Hewitt’s up-tempo style of play, combined with a relentless defensive attack, helped bring back the excitement that had been missing since Siena advanced to the Final Four of the 1994 National Invitation Tournament. In his first season, over 60,000 fans watched Siena play at the Pepsi Arena, making it the No. 1 draw in the MAAC. During the 1998-99 season, over 85,000 fans, an average of more than 6,500 per game, came through the turnstiles at the Pepsi Arena to watch Siena basketball. On Jan. 30 against MAAC rival Marist, 11,374 fans watched the Saints post an 84-78 win and improve to 17-2 overall, one of the top five crowds ever to watch Siena play at the Pepsi Arena. In 1999-2000, a total of 90,272 spectators came out to watch the Saints — again, the best draw in the conference by far, as Siena posted a conference best 13-1 home record.
“I think the people here are going to enjoy our style of play,” said Hewitt. “We’re going to try to run and press. The system is important but the thing I think that has made us successful is our efforts in the area of player development. The coaching staff that I will put in place is going to be very strong in the area of player development. It’s a program that I believe in. If you play the style that we play, which is a pressing and running style, you’ve got to teach people how to play the game.
“I’m very big on learning from others. At the Final Four, I had a chance to hear Pete Newell speak, and he said something that I wrote down. He said he thinks the game today is over-coached and under-taught. I think if you watch us play, you will see a team that is not over-coached but is very well-taught. We’re going to put a strong emphasis on teaching guys how to play the game. When you play a high-scoring, fast-paced style, situations come up that your players need to know how to react to. You can’t stop and call every play and diagram every cut.”

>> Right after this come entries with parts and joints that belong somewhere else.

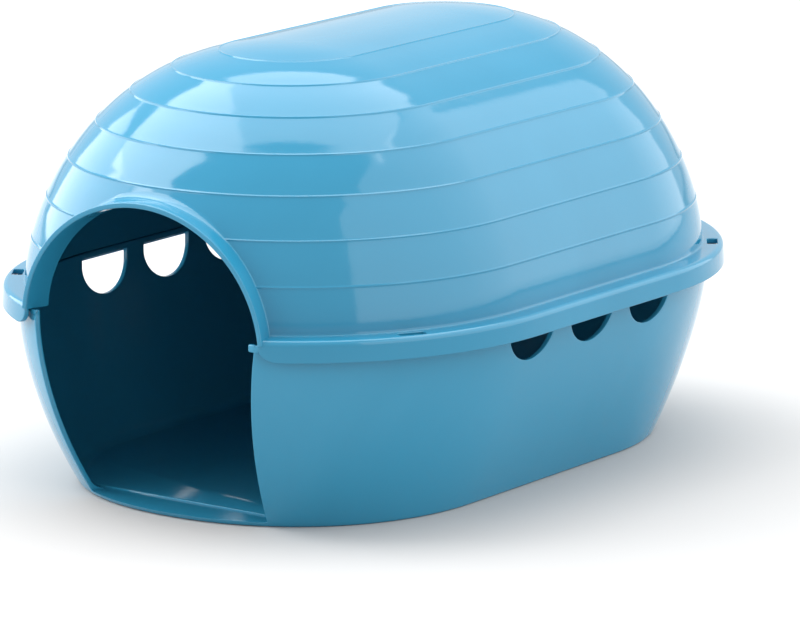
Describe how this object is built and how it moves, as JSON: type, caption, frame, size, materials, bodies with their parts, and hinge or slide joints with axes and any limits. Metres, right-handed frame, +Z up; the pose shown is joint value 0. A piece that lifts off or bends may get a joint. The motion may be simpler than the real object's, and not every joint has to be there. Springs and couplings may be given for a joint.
{
  "type": "small animal house",
  "caption": "Two-part moulded plastic small-animal house: a flat-floored tub with a doorway and side vents, under a ribbed domed lid with an arched collar, that lifts off.",
  "frame": {"origin": "on the surface it stands on, under the middle of the outer box", "axes": "+Z up, +Y from the doorway to the closed back end, +X to the right when facing the doorway's way in"},
  "size_m": [0.22, 0.297, 0.1656],
  "materials": {
    "tub_plastic": "glossy injection-moulded, opaque sky blue",
    "lid_plastic": "glossy injection-moulded, opaque sky blue"
  },
  "bodies": {
    "base": {"tub": "tub_plastic"},
    "cover": {"lid": "lid_plastic"}
  },
  "joints": [
    {"name": "lid_lift", "type": "slide", "parent": "base", "child": "cover", "axis": [0, 0, 1], "range_m": [0, 0.15]}
  ]
}
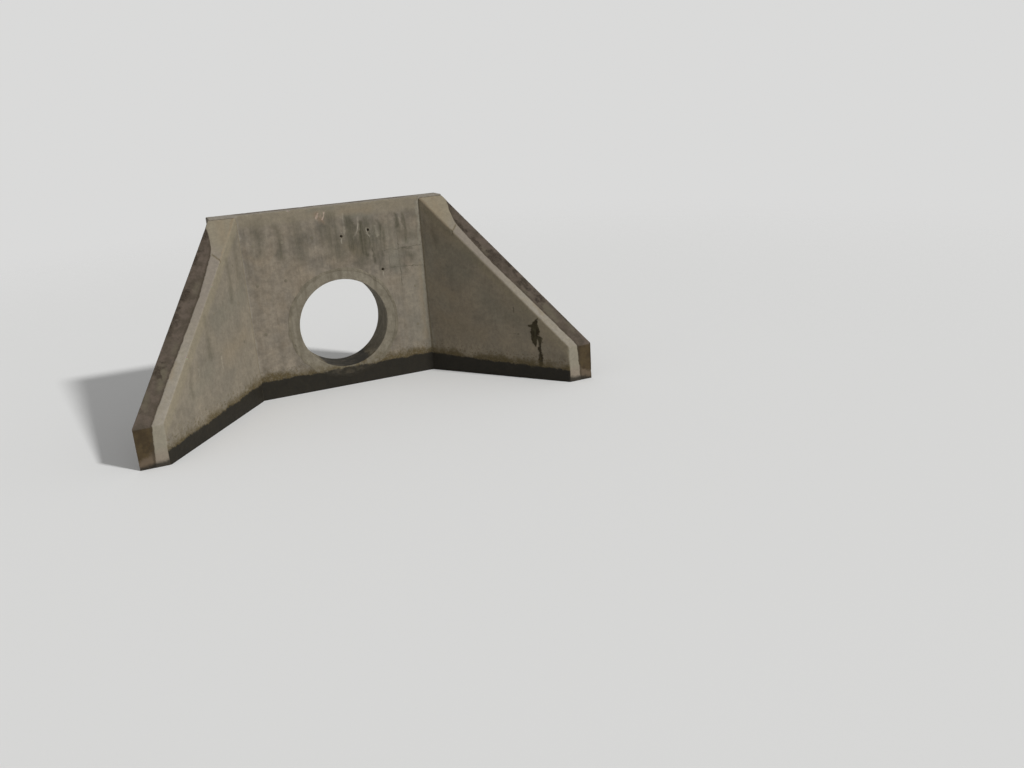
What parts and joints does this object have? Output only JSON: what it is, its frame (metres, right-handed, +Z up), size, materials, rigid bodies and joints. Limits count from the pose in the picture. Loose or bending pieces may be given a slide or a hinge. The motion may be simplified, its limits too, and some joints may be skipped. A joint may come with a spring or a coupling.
{
  "type": "culvert headwall",
  "caption": "Cast concrete culvert headwall with a round pipe opening and flared wing walls whose tops slope down to low upright ends.",
  "frame": {"origin": "the middle of the headwall's foot, halfway through the wall's thickness", "axes": "+X along the headwall, +Y back into the bank along the pipe, -Y out along the flow, +Z up"},
  "size_m": [6.516, 2.5356, 2.8],
  "materials": {
    "cast_concrete": "cast concrete with faint panel lines, weathered, with dark run-off streaks",
    "joint_board": "dark soaked filler board",
    "joint_sealant": "matt perished sealant",
    "pipe_concrete": "smooth spun concrete, wet below",
    "mortar": "rough trowelled mortar"
  },
  "bodies": {
    "root": {"headwall": "cast_concrete", "right_wing": "cast_concrete", "left_wing": "cast_concrete", "right_joint_filler": "joint_board", "left_joint_filler": "joint_board", "right_joint_sealant": "joint_sealant", "left_joint_sealant": "joint_sealant", "pipe_end": "pipe_concrete", "mortar_ring": "mortar"}
  },
  "joints": []
}
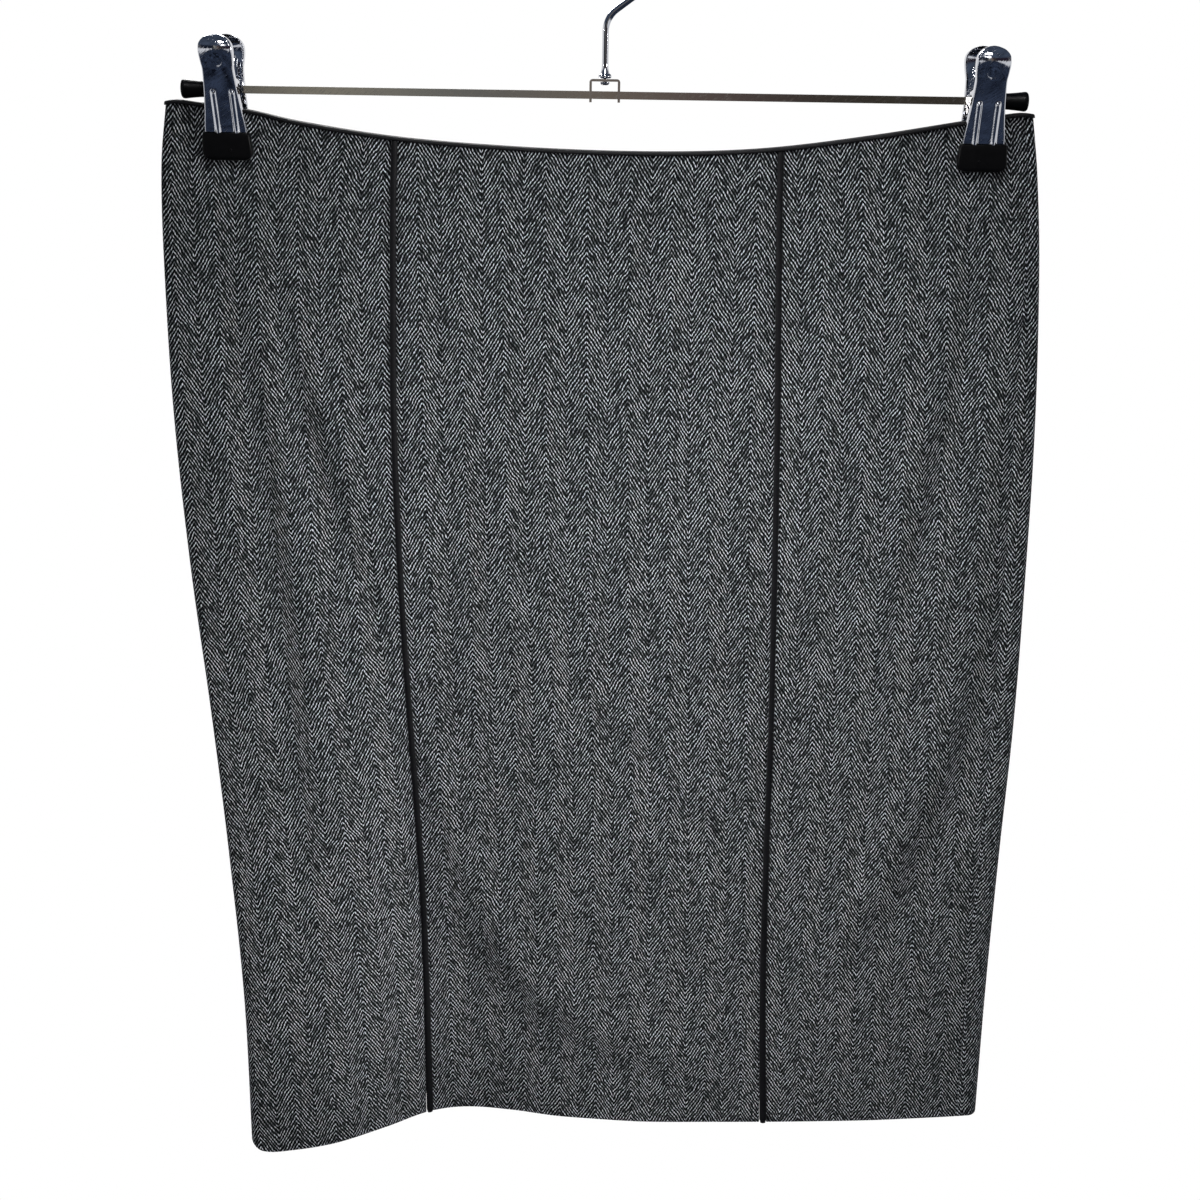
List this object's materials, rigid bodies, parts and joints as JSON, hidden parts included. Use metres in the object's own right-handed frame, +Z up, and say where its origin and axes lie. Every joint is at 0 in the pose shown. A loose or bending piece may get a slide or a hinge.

Success has followed Hewitt in every stop he has made in his coaching career.
He came to Siena from the venerable Big East program at Villanova, where he spent five seasons (1992-97) as an assistant to head coach Steve Lappas. During his final season in Philadelphia, Hewitt was promoted to associate head coach.
While there, Hewitt helped lead the Wildcats to four straight 20-win seasons in five years, three consecutive trips to the NCAA Tournament, and an NIT Championship in 1994, when Villanova beat Siena in the semi-finals en route to the title. In 1997, Villanova was the No. 4 seed in the East Region and lost to California in the second round, finishing the season with a 24-10 record.
Hewitt has also made an impressive name for himself as a recruiter. In his time at Villanova, he helped the Wildcats land four top-20 recruiting classes from 1993 to 1997. Included in those classes were Tim Thomas, the nation’s top-ranked high school senior in 1996 who is now playing for the Milwaukee Bucks, as well as Jason Lawson, Alvin Williams and Malik Allen.
His potential was recognized early on. In 1996, Eastern Basketball magazine named him one of the top four assistant coaches on the East Coast ready to take over a head coaching position. Basketball Weekly named him one of the top 10 assistant coaches in the United States that same year.
Prior to his stint at Villanova, Hewitt served as an assistant coach at Fordham University for two years (1990-92), when the Rams posted a 45-18 mark. During those two seasons, the Bronx school won two-straight Patriot League regular-season championships and made the NCAA Tournament in 1992.
He moved to Fordham after spending a year under the legendary George Raveling at Southern California, where he served as a graduate assistant. Hewitt’s first collegiate job came as an assistant coach at C.W. Post on Long Island during the 1988-89 school year. He helped guide the Pioneers to the ECAC New York State Division Championship that season.
Hewitt spent three years as the junior varsity head coach at Westbury High School on Long Island (1985-88) following his graduation from St. John Fisher College in Rochester, N.Y.
A 1985 graduate of St. John Fisher College with a bachelor of arts degree in journalism and economics, Hewitt was a four-year letterwinner and served as the Cardinals’ captain as a senior. He also worked toward a post-graduate degree in counseling and high school guidance at Long Island University and C.W. Post.
Hewitt and his wife, Dawnette, have three daughters, Olivia, Danielle and Kayla.
Hewitt as a Head Coach
|2000-01||Georgia Tech||17-12||8-8||NCAA West Regional|
|1999-00||Siena||24-9||15-3||MAAC regular-season champions, NIT second round|
|1998-99||Siena||25-6||13-5||MAAC tournament champions, NCAA|
|1997-98||Siena||17-12||10-8||MAAC tournament runner-up|
|Totals||Siena||83-39||46-24||Overall winning percentage(.680)|
Hewitt as an Assistant Coach
|1996-97||Villanova||24-10||NCAA 2nd round|
|1995-96||Villanova||26-7||NCAA 2nd round|
|1994-95||Villanova||25-8||Big East tournament champions, NCAA|
|1991-92||Fordham||20-10||Patriot League regular-season champions, NCAA|
|1990-91||Fordham||25-8||Patriot League regular-season champions, NIT|
|1988-89||C.W. Post||19-11||ECAC New York state division champions|
*Spent 1989-90 season as graduate assistant coach at Southern Cal.